Problem ▸
The listing below contains a span that opens with the line containing "addPiece('top_lift', heelLayer(0, ()" and closes with the line containing "before = set(bpy.data.objects)". Return that span exactly.

>> Start Source excerpt

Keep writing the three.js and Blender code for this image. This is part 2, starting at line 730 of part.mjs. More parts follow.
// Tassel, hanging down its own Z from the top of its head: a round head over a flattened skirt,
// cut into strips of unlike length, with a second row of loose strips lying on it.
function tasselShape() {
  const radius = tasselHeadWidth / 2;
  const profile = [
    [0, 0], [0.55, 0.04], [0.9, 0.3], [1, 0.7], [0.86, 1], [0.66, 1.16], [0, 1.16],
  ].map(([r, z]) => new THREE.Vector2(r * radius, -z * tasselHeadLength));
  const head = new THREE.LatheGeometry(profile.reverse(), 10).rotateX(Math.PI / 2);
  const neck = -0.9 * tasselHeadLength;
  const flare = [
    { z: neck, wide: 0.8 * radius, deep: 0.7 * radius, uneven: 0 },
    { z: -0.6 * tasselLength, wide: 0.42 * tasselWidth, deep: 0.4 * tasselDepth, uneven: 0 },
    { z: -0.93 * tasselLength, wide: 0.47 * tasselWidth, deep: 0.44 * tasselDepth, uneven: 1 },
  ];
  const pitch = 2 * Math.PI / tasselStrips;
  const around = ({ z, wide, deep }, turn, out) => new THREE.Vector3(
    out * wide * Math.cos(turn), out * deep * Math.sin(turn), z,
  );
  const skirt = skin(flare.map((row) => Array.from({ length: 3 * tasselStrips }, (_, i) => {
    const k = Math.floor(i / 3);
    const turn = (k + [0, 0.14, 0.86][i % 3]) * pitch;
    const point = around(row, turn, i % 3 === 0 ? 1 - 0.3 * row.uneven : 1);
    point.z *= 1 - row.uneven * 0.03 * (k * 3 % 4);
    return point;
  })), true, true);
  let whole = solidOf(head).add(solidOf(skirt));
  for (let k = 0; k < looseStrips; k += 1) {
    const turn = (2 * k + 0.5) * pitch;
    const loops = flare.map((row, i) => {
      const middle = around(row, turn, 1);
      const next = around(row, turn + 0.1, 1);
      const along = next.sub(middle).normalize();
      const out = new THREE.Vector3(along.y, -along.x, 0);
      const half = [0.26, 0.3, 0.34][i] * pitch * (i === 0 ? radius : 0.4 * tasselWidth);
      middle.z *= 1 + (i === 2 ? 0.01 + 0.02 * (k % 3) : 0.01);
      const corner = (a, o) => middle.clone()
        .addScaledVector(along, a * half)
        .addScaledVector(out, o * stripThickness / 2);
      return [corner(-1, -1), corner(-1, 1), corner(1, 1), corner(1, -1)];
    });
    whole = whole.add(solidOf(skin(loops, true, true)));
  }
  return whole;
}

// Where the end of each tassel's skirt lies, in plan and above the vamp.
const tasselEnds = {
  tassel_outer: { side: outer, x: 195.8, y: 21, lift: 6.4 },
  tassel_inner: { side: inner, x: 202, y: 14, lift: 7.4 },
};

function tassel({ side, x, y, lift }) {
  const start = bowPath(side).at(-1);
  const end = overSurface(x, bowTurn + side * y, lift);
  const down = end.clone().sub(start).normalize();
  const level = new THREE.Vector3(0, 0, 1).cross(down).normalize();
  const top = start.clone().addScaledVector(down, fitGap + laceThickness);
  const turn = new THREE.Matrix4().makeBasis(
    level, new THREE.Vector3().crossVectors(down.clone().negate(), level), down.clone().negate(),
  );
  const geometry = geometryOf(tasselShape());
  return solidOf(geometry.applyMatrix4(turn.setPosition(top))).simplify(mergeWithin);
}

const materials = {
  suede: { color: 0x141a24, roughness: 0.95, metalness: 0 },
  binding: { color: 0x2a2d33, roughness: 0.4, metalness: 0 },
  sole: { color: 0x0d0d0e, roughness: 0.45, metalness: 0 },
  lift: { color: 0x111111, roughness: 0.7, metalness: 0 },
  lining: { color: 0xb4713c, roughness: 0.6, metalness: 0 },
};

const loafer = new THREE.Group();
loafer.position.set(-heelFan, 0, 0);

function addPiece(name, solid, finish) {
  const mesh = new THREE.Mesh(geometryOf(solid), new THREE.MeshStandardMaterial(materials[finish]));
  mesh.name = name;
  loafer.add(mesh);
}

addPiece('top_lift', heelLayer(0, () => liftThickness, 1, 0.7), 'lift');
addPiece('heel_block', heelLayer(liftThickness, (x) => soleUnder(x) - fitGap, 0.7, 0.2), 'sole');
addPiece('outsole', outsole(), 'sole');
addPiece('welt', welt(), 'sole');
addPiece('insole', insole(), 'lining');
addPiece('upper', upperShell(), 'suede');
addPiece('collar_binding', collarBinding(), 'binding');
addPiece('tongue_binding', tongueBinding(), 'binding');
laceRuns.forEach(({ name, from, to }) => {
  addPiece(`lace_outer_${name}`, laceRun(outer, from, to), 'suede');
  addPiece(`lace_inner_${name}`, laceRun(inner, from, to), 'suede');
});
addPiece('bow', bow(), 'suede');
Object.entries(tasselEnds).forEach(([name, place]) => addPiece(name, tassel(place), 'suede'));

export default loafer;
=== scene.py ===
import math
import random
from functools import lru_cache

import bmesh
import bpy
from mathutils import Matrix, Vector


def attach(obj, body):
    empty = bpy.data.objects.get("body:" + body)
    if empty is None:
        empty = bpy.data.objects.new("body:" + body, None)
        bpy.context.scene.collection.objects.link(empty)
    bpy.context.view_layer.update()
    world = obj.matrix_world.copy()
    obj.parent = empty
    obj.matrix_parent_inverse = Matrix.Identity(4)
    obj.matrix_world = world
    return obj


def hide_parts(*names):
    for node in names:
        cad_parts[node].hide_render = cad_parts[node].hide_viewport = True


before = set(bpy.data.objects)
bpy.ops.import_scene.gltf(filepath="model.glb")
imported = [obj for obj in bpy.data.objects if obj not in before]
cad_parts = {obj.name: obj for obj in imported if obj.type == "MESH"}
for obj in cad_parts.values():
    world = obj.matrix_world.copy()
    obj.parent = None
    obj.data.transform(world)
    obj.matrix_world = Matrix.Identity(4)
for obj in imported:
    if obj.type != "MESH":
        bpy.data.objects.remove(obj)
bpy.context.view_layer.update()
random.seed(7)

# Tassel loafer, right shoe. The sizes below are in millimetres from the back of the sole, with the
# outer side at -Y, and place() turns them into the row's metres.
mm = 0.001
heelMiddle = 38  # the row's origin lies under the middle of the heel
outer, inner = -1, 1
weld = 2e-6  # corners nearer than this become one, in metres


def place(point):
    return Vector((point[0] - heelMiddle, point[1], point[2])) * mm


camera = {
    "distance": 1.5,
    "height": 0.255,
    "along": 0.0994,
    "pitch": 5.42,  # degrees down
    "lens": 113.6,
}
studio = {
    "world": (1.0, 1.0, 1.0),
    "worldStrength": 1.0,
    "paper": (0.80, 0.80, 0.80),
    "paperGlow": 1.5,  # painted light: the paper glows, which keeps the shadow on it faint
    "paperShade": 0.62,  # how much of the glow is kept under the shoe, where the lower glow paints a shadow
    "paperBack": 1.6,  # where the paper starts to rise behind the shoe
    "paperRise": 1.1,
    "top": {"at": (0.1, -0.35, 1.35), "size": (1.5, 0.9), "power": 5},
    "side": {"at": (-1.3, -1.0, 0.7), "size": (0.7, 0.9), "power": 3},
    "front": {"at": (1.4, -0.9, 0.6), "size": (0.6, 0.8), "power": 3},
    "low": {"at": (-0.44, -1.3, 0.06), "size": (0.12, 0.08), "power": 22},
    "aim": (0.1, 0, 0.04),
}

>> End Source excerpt

Reply to the task ▸
addPiece('top_lift', heelLayer(0, () => liftThickness, 1, 0.7), 'lift');
addPiece('heel_block', heelLayer(liftThickness, (x) => soleUnder(x) - fitGap, 0.7, 0.2), 'sole');
addPiece('outsole', outsole(), 'sole');
addPiece('welt', welt(), 'sole');
addPiece('insole', insole(), 'lining');
addPiece('upper', upperShell(), 'suede');
addPiece('collar_binding', collarBinding(), 'binding');
addPiece('tongue_binding', tongueBinding(), 'binding');
laceRuns.forEach(({ name, from, to }) => {
  addPiece(`lace_outer_${name}`, laceRun(outer, from, to), 'suede');
  addPiece(`lace_inner_${name}`, laceRun(inner, from, to), 'suede');
});
addPiece('bow', bow(), 'suede');
Object.entries(tasselEnds).forEach(([name, place]) => addPiece(name, tassel(place), 'suede'));

export default loafer;
=== scene.py ===
import math
import random
from functools import lru_cache

import bmesh
import bpy
from mathutils import Matrix, Vector


def attach(obj, body):
    empty = bpy.data.objects.get("body:" + body)
    if empty is None:
        empty = bpy.data.objects.new("body:" + body, None)
        bpy.context.scene.collection.objects.link(empty)
    bpy.context.view_layer.update()
    world = obj.matrix_world.copy()
    obj.parent = empty
    obj.matrix_parent_inverse = Matrix.Identity(4)
    obj.matrix_world = world
    return obj


def hide_parts(*names):
    for node in names:
        cad_parts[node].hide_render = cad_parts[node].hide_viewport = True


before = set(bpy.data.objects)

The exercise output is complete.